The Iranian National Olympic Committee had originally urged FIFA and the International Olympic Committee to review the ban on the hijab, worn by girls and women as part of Islamic dress code. Jerome Valcke, FIFA’s secretary general, rejected the request, saying FIFA had no other choice but the reject Iran’s requests. He cited FIFA’s rulebook of conduct, with Law 4 stating “basic compulsory equipment must not have any political, religious or personal statements.” So, what this argument attempts to do is to reduce the wearing of the hijib to the level of a political or religious statement, rather than the measure of modesty that it is.

The hijab issue was first examined in 2007 after an 11-year-old girl in Canada was prevented from wearing one for safety reasons. FIFA’s rules-making arm, the International Football Association Board, declined to make an exception for religious clothing. The Quebec Soccer Association said the ban on the hijab is to protect children from being accidentally strangled. This mechanism of strangulation has never been documented in sports, nor has it even been properly explained. And if the covering of the back of the neck is such a violation of sporting principles, then should there not be restrictions also on hair length below the ears?

Faride Shojaee, the vice president of the women’s department of the Iranian Football Federation, said that FIFA officials had previously allowed Iranian athletes to participate in the Olympics with their hijab, “before denying them the right to do so in the letter they sent on Monday.” Several athletes, in fact, competed at the Olympic Games in Beijing in 2008 wearing a hijab, including Bahrain sprinter Ruqaya Al-Ghasara, her country’s flag bearer in the Opening Ceremonies.
The hijab has made its way onto the most wanted list around the globe, but particularly in Europe. France, under Nicholas Sarkoczy, has been well publicized in its growing body of rules outlawing the hijab, particularly in school. Now there is a law on the table in Belgium banning the hijab, and a similar law is being considered in the Netherlands as well. With the growing numbers of Muslims in this world, and the corresponding rise in anti-Islamic sentiment, the hijab does seem to be looked upon as more of a symbol or statement. But that is in the eye of the beholder. An eye that is increasingly becoming jaundiced by Islamophobia.
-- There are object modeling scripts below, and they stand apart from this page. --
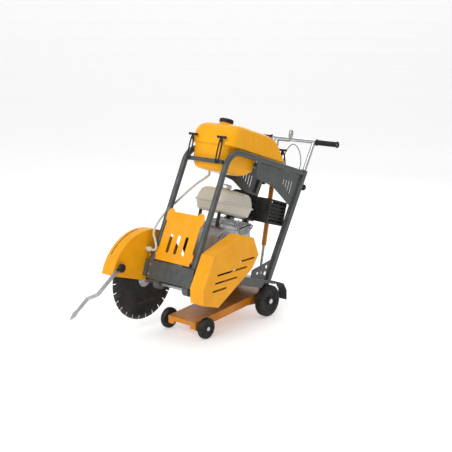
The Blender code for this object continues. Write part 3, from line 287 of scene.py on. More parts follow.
def gridMesh(name, sheets):
    # each sheet is (points[rows, columns, 3], ring closed, ends capped); all go into one mesh
    verts = []
    faces = []
    start = 0
    for points, closed, capped in sheets:
        rows, cols = points.shape[:2]
        index = start + np.arange(rows * cols).reshape(rows, cols)
        nextCol = np.roll(index, -1, 1)
        a, b, c, d = index[:-1], nextCol[:-1], nextCol[1:], index[1:]
        if not closed:
            a, b, c, d = (q[:, :-1] for q in (a, b, c, d))
        quads = np.stack([a, b, c, d], -1).reshape(-1, 4)
        faces += quads.tolist()
        if capped:
            faces.append(index[0][::-1].tolist())
            faces.append(index[-1].tolist())
        verts.append(points.reshape(-1, 3))
        start += rows * cols
    mesh = bpy.data.meshes.new(name)
    mesh.from_pydata(np.concatenate(verts).tolist(), [], faces)
    bm = bmesh.new()
    bm.from_mesh(mesh)
    bmesh.ops.remove_doubles(bm, verts=bm.verts, dist=1e-6)
    bmesh.ops.recalc_face_normals(bm, faces=bm.faces)
    bm.to_mesh(mesh)
    bm.free()
    return mesh


def basis(direction):
    # two unit vectors square to a direction
    d = np.asarray(direction, float)
    d = d / np.linalg.norm(d)
    side = np.cross(d, (0, 0, 1.0) if abs(d[2]) < 0.9 else (1.0, 0, 0))
    side /= np.linalg.norm(side)
    return d, side, np.cross(d, side)


def lathe(centre, direction, profile, count=48, wave=None):
    # profile rows are (distance along, radius); wave(angle, row) scales the radius
    d, u, v = basis(direction)
    profile = np.asarray(profile, float)
    ang = np.linspace(0, 2 * np.pi, count, endpoint=False)
    radius = np.repeat(profile[:, 1:2], count, 1)
    if wave is not None:
        radius = radius * wave(ang[None, :], profile[:, :1])
    ring = np.cos(ang)[:, None] * u + np.sin(ang)[:, None] * v
    return np.asarray(centre) + profile[:, :1, None] * d + radius[..., None] * ring[None]


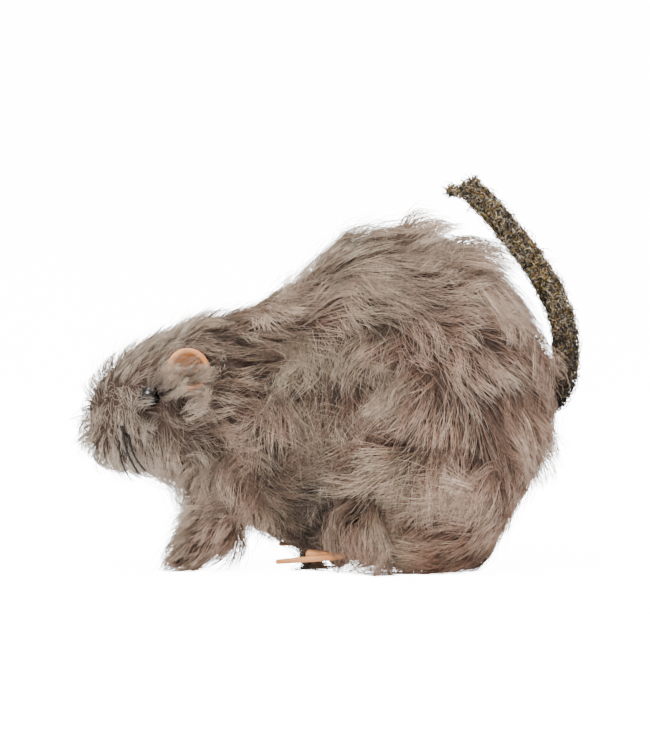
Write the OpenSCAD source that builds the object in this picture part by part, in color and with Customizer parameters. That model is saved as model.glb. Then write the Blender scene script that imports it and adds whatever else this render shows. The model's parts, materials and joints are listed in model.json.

So, finally, a compromise was reached on, ”… a cap that covers their heads to the hairline, but does not extend below the ears to cover the neck.” Now the Iranian girls are back on track to compete from August 12-25 in Singapore, where about 3,600 athletes, ages 14 to 18, will compete in 26 sports. They will represent Asia against Turkey, Equatorial Guinea, Trinidad and Tobago, Chile, and Papua New Guinea. They will have to wear caps instead of hijabs. But, in the end, a happy group of girls will be allowed to play ball. What kind of person would have wanted to prevent that?